TASK DETAILS
Give again, word for word, each line from the top of the listing through the line that holds "of the walls.".

-- start PROVIDED INFORMATION --

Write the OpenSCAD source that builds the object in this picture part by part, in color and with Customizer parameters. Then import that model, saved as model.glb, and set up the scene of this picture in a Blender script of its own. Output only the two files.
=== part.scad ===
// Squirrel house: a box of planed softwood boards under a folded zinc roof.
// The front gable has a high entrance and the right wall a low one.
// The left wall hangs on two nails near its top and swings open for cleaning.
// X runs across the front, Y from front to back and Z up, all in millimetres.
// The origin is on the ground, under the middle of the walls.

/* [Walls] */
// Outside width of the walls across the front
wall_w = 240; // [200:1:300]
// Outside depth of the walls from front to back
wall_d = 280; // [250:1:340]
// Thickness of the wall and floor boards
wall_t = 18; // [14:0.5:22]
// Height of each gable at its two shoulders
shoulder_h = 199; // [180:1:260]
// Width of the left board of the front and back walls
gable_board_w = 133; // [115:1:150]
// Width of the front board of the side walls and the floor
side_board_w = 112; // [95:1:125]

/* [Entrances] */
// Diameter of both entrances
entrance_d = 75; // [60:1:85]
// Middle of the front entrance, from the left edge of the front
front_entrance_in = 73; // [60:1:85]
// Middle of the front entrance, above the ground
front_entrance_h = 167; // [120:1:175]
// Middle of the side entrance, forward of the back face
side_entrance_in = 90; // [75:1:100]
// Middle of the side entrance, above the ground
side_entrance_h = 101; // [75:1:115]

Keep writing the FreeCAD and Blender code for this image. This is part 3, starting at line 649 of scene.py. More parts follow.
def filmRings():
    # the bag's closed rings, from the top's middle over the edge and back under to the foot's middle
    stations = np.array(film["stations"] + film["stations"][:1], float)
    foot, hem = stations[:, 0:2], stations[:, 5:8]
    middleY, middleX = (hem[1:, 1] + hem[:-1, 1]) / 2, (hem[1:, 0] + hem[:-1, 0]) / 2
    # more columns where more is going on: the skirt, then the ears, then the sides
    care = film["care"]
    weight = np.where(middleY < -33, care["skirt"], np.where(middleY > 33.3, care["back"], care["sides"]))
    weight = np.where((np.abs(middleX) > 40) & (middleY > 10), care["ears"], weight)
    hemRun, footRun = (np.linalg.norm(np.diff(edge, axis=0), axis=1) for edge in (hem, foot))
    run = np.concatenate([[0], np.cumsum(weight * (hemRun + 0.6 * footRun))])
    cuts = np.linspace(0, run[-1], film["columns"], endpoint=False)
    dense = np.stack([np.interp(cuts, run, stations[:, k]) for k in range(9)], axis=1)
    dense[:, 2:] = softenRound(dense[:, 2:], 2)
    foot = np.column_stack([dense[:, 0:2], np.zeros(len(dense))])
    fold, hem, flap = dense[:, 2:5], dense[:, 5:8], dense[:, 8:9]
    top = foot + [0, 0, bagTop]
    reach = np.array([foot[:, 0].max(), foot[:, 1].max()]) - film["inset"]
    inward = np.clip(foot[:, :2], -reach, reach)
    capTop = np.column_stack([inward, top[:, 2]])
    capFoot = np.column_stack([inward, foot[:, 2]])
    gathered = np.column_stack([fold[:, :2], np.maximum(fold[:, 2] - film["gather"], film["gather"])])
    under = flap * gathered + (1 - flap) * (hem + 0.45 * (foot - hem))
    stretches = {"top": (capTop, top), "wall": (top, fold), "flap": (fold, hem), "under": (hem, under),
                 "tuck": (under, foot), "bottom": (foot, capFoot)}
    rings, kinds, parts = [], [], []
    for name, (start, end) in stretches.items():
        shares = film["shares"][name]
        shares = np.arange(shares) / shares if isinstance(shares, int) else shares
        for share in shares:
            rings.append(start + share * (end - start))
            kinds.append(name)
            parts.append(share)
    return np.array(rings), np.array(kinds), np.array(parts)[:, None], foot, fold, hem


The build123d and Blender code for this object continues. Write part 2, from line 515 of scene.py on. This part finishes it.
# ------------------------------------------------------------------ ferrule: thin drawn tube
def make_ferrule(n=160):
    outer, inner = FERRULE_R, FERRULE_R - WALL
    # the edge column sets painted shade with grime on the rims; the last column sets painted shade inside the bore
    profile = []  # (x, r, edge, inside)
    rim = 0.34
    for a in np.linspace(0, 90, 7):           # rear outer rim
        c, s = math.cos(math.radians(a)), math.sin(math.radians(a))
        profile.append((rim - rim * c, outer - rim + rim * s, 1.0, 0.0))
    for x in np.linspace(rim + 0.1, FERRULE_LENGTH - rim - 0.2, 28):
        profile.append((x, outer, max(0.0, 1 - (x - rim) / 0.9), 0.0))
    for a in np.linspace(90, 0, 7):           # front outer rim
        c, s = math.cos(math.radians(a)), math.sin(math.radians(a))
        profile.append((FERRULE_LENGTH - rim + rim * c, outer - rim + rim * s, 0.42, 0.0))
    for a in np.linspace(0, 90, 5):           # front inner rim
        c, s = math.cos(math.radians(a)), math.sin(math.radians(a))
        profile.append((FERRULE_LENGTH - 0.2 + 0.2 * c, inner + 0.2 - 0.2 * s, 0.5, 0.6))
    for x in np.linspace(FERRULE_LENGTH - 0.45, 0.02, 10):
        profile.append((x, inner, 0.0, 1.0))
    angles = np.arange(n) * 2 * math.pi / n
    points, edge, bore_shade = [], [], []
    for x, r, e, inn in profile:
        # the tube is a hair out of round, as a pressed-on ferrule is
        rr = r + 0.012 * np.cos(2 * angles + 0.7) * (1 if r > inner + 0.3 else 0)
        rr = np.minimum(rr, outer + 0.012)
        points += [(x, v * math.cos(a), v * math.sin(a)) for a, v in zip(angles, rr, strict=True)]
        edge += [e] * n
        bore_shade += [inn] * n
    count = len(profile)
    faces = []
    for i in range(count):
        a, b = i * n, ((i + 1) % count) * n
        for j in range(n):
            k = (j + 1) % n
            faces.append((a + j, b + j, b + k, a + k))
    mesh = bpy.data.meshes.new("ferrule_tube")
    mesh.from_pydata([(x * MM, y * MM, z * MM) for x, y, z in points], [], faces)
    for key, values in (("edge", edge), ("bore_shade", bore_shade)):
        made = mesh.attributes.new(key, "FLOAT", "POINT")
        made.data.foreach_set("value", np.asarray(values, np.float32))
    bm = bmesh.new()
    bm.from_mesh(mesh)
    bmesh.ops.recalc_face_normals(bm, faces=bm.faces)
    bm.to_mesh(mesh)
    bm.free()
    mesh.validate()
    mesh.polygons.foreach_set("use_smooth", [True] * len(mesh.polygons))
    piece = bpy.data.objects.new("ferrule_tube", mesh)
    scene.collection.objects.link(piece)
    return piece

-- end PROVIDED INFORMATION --

WRITTEN REPLY
Write the OpenSCAD source that builds the object in this picture part by part, in color and with Customizer parameters. Then import that model, saved as model.glb, and set up the scene of this picture in a Blender script of its own. Output only the two files.
=== part.scad ===
// Squirrel house: a box of planed softwood boards under a folded zinc roof.
// The front gable has a high entrance and the right wall a low one.
// The left wall hangs on two nails near its top and swings open for cleaning.
// X runs across the front, Y from front to back and Z up, all in millimetres.
// The origin is on the ground, under the middle of the walls.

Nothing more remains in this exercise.